* INFORMATION PROVIDED *

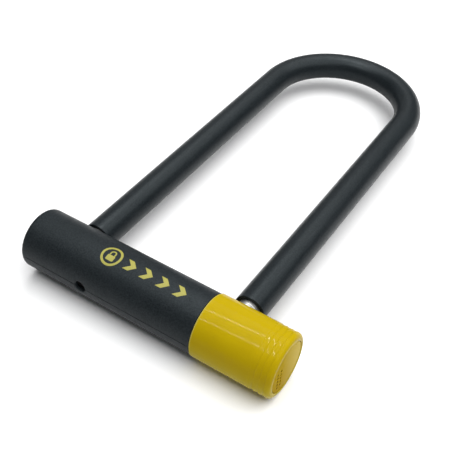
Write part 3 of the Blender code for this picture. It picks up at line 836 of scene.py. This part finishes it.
def shackle_coating():
    """The vinyl sleeve, open at both ends, with rolled end edges."""
    inset = 3.0

    def end(side, along):
        corners = [(along + inset, SLEEVE_BORE_R, 0), (along, SLEEVE_BORE_R, 0.3), (along, SLEEVE_R, 0.4),
                   (along + inset, SLEEVE_R, 0)]
        return [leg_ring(side, *point) for point in soften(corners)]

    left, right = end(-1, SLEEVE_LEFT_Y), end(1, SLEEVE_RIGHT_Y)
    starts = SLEEVE_LEFT_Y + inset + 1, SLEEVE_RIGHT_Y + inset + 1
    outer = u_rings(*starts, SLEEVE_R)
    inner = u_rings(*starts, SLEEVE_BORE_R)
    rings = left + outer + right[::-1] + inner[::-1]
    coating = object_of("shackle_coating", Skin().loft(rings, hollow=True))
    dress(coating, "shackle", BLACK_COATING, ["shackle_sleeve"], 45)


def shackle_steel():
    """The bar in the sleeve, with necked feet, lead-in tips and a notch below each foot."""
    tip_y, lead = BAR_LOW.y, 1.6
    foot = soften([
        (tip_y, 1.0, 0),
        (tip_y, FOOT_R - lead, 0.4),
        (tip_y + lead, FOOT_R, 0.5),
        (FOOT_TOP_Y, FOOT_R, 0.3),
        (FOOT_TOP_Y + 0.2, BAR_R, 0.15),
        (FOOT_TOP_Y + 4, BAR_R, 0),
    ])
    left = [leg_ring(-1, *point) for point in foot]
    right = [leg_ring(1, *point) for point in foot]
    start = FOOT_TOP_Y + 6
    rings = left + u_rings(start, start, BAR_R) + right[::-1]
    bar = object_of("shackle_steel", Skin().loft(rings))
    bevel = 0.5
    cutters = []
    for side in (-1, 1):
        low_x, high_x = side * LEG_X - BAR_R - 1, side * LEG_X + BAR_R + 1
        outlines = [
            [
                (x, -NOTCH_HALF_Y, -BAR_R - 1), (x, NOTCH_HALF_Y, -BAR_R - 1),
                (x, NOTCH_HALF_Y, NOTCH_ROOF_Z - bevel), (x, NOTCH_HALF_Y - bevel, NOTCH_ROOF_Z),
                (x, bevel - NOTCH_HALF_Y, NOTCH_ROOF_Z), (x, -NOTCH_HALF_Y, NOTCH_ROOF_Z - bevel),
            ]
            for x in (low_x, high_x)
        ]
        cutters.append(object_of(f"notch_cutter_{side + 1}", Skin().loft(outlines)))
    cut(bar, *cutters)
    dress(bar, "shackle", STEEL, ["shackle_bar"])


# Printed marks: a ring with a padlock sign and a row of chevrons, laid on the cover's curve

INK_LOW, INK_HIGH = 0.008, 0.045     # the ink's lower and upper skin above the cover
MARK_S = 2.4                         # how far round from the top towards the front the marks are centred
EMBLEM_X = -23.6
EMBLEM_RING_R = (5.1, 6.5)
PADLOCK_BODY = (-0.3, 3.3)           # the body's ends round the cover
PADLOCK_HALF = 2.5
PADLOCK_CORNER = 0.6
PADLOCK_BOW_R = (1.15, 1.95)
PADLOCK_BOW_AROUND = -1.6
STEM_X = 1.55                        # of the two straights below the padlock's bow
STEM_HALF = 0.4
STEM_LONG = 1.2
CHEVRONS = 4


def on_cover(x, around, lift):
    """A point this far round the cover from the marks' middle line, and lifted off its skin."""
    angle = math.pi / 2 + (MARK_S + around) / COVER_R
    radius = COVER_R + lift
    return x, radius * math.cos(angle), radius * math.sin(angle)


def ink(skin, grid, closed=False):
    """A thin solid over rows of (along, around) points. A closed one joins its last row to its first."""
    top = [skin.row([on_cover(x, around, INK_HIGH) for x, around in row]) for row in grid]
    bottom = [skin.row([on_cover(x, around, INK_LOW) for x, around in row]) for row in grid]
    for k in range(len(grid) if closed else len(grid) - 1):
        after = (k + 1) % len(grid)
        skin.bridge(top[k], top[after], closed=False)
        skin.bridge(bottom[k], bottom[after], closed=False)
        for end in (0, -1):
            skin.faces.append((top[k][end], top[after][end], bottom[after][end], bottom[k][end]))
    if not closed:
        for k in (0, -1):
            skin.bridge(top[k], bottom[k], closed=False)


ARC_COLUMNS = 4


def arc_grid(centre, inner, outer, start, end, rows):
    """Rows of points across an arc between two radii, from one angle to another in degrees."""
    grid = []
    for k in range(rows):
        angle = math.radians(start + (end - start) * k / (rows - 1))
        grid.append([
            (centre[0] + r * math.cos(angle), centre[1] + r * math.sin(angle))
            for r in (inner + (outer - inner) * c / ARC_COLUMNS for c in range(ARC_COLUMNS + 1))
        ])
    return grid


def emblem(skin):
    """A ring with a padlock sign in it: a body with rounded corners, a bow and two stems."""
    ring_rows, body_rows, bow_rows, stem_rows = 97, 14, 25, 3
    ink(skin, arc_grid((EMBLEM_X, 0.0), *EMBLEM_RING_R, 0, 360, ring_rows)[:-1], closed=True)
    low, high = PADLOCK_BODY
    body = []
    for k in range(body_rows + 1):
        around = low + (high - low) * k / body_rows
        near_edge = max(0.0, PADLOCK_CORNER - min(around - low, high - around))
        width = PADLOCK_HALF - PADLOCK_CORNER + math.sqrt(max(0.0, PADLOCK_CORNER ** 2 - near_edge ** 2))
        body.append([(EMBLEM_X + width * (c / 4 - 1), around) for c in range(9)])
    ink(skin, body)
    ink(skin, arc_grid((EMBLEM_X, PADLOCK_BOW_AROUND), *PADLOCK_BOW_R, 180, 360, bow_rows))
    for side in (-1, 1):
        ink(skin, [
            [
                (EMBLEM_X + side * STEM_X + w, PADLOCK_BOW_AROUND + STEM_LONG * k / stem_rows)
                for w in (-STEM_HALF, 0.0, STEM_HALF)
            ]
            for k in range(stem_rows + 1)
        ])


def chevrons(skin):
    """A row of chevrons that point towards the cap."""
    height, reach, width, pitch, first = 7.0, 3.7, 3.7, 11.1, -14.0
    steps = 16
    for index in range(CHEVRONS):
        start = first + pitch * index
        grid = []
        for k in range(steps + 1):
            share = k / steps
            lean = reach * (1 - abs(1 - 2 * share))
            grid.append([(start + lean + width * c / 4, height * (share - 0.5)) for c in range(5)])
        ink(skin, grid)


def printed_marks():
    skin = Skin()
    emblem(skin)
    chevrons(skin)
    dress(object_of("printed_marks", skin), "crossbar", PRINT)


# Studio

def floor():
    """A pale paper floor that isn't part of the lock. Its corners are in metres."""
    mesh = bpy.data.meshes.new("floor")
    reach = 6.0
    corners = [(-reach, -reach, 0), (reach, -reach, 0), (reach, reach, 0), (-reach, reach, 0)]
    mesh.from_pydata(corners, [], [(0, 1, 2, 3)])
    plane = bpy.data.objects.new("floor", mesh)
    bpy.context.scene.collection.objects.link(plane)
    look = Look("floor_paper", specular=0.1)
    tone = look.blend(look.noise(300, 2), (0.93, 0.93, 0.93), (0.96, 0.96, 0.96))
    mesh.materials.append(look.finish(tone, look.spread(look.noise(4), 0.8, 0.9)))


STRIP_WIDTH = 24


def area_light(name, size, watts):
    """A rectangular light with sides in mm, not placed yet."""
    lamp = bpy.data.lights.new(name, "AREA")
    lamp.shape = "RECTANGLE"
    lamp.size, lamp.size_y = size[0] * MM, size[1] * MM
    lamp.energy = watts
    holder = bpy.data.objects.new(name, lamp)
    bpy.context.scene.collection.objects.link(holder)
    return holder


def soft_light(name, place, target, size, watts):
    """A large light, placed in mm in the lock's frame, that faces a target."""
    holder = area_light(name, size, watts)
    holder.location = spot(*place)
    facing = spot(*place) - spot(*target)
    holder.rotation_euler = facing.to_track_quat("Z", "X").to_euler()
    return holder


def strip_light(name, start, end, watts):
    """A long thin light between two points, facing the cap. It adds highlights, and no diffuse light."""
    one, other = Vector(start), Vector(end)
    middle = (one + other) / 2
    holder = area_light(name, ((other - one).length, STRIP_WIDTH), watts)
    along = (other - one).normalized()
    facing = (middle - Vector((LEG_X, 0, CAP_R))).normalized()
    across = facing.cross(along).normalized()
    facing = along.cross(across)
    turn = Matrix((along, across, facing)).transposed().to_4x4()
    holder.matrix_world = Matrix.Translation(spot(*middle)) @ turn
    holder.visible_diffuse = False


def lights():
    """A soft overhead light, and glossy-only lights for the sheen of the blacks and the cap's highlights."""
    world = bpy.data.worlds.new("studio")
    bpy.context.scene.world = world
    world.use_nodes = True
    backdrop = world.node_tree.nodes["Background"]
    backdrop.inputs["Color"].default_value = (0.95, 0.97, 1.0, 1.0)
    backdrop.inputs["Strength"].default_value = 0.15
    soft_light("overhead", (450, 525, 1450), (450, 525, 0), (2700, 2550), 67)
    back = soft_light("back_soft", (-1160, 1500, 840), (0, 60, 0), (900, 2400), 3.2)
    back.visible_diffuse = False
    strip_light("strip_high", (-403, 61, 1141), (-238, 380, 1114), 1.98)
    strip_light("strip_high_far", (-238, 380, 1114), (-123, 601, 1096), 2.5)
    strip_light("strip_low", (-408, -595, 975), (-242, -394, 1113), 1.31)
    strip_light("strip_low_far", (-242, -394, 1113), (-104, -227, 1227), 2.3)


CAMERA_TURNS = (30.66, 43.16, 3.25)      # azimuth, elevation and roll, in degrees
CAMERA_TARGET = (3.98, 71.64, 0.0)       # in mm in the lock's frame
CAMERA_DISTANCE = 485.5
SENSOR_WIDTH = 36.0
FOCAL_LENGTH = 63.2


def camera():
    """The photo's camera, as fitted to the lock's outline."""
    azimuth, elevation, roll = (math.radians(turn) for turn in CAMERA_TURNS)
    target, distance = spot(*CAMERA_TARGET), CAMERA_DISTANCE * MM
    back = Vector((math.sin(azimuth) * math.cos(elevation), -math.cos(azimuth) * math.cos(elevation),
                   math.sin(elevation)))
    level = Vector((math.cos(azimuth), math.sin(azimuth), 0.0))
    above = back.cross(level)
    side = level * math.cos(roll) + above * math.sin(roll)
    top = above * math.cos(roll) - level * math.sin(roll)
    lens = bpy.data.cameras.new("camera")
    lens.sensor_width = SENSOR_WIDTH
    lens.lens = FOCAL_LENGTH
    lens.clip_start, lens.clip_end = 0.01, 50.0
    holder = bpy.data.objects.new("camera", lens)
    turn = Matrix((side, top, back)).transposed().to_4x4()
    holder.matrix_world = Matrix.Translation(target + back * distance) @ turn
    bpy.context.scene.collection.objects.link(holder)
    bpy.context.scene.camera = holder
    bpy.context.scene.view_settings.view_transform = "Standard"


dress_cad_nodes()
cover_shell()
cap_shell()
siren_grille()
key_face()
dust_cover_plate()
rivet()
retaining_screw()
leg_bushes()
shackle_coating()
shackle_steel()
printed_marks()
floor()
lights()
camera()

* STATED GOAL *
Only the lines from the first line of the material above through the line that contains "inset = 3.0" should be quoted, each one exactly.

* RESPONSE TO THIS EXERCISE *
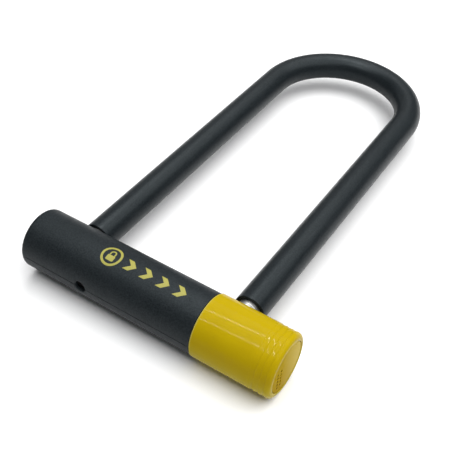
Write part 3 of the Blender code for this picture. It picks up at line 836 of scene.py. This part finishes it.
def shackle_coating():
    """The vinyl sleeve, open at both ends, with rolled end edges."""
    inset = 3.0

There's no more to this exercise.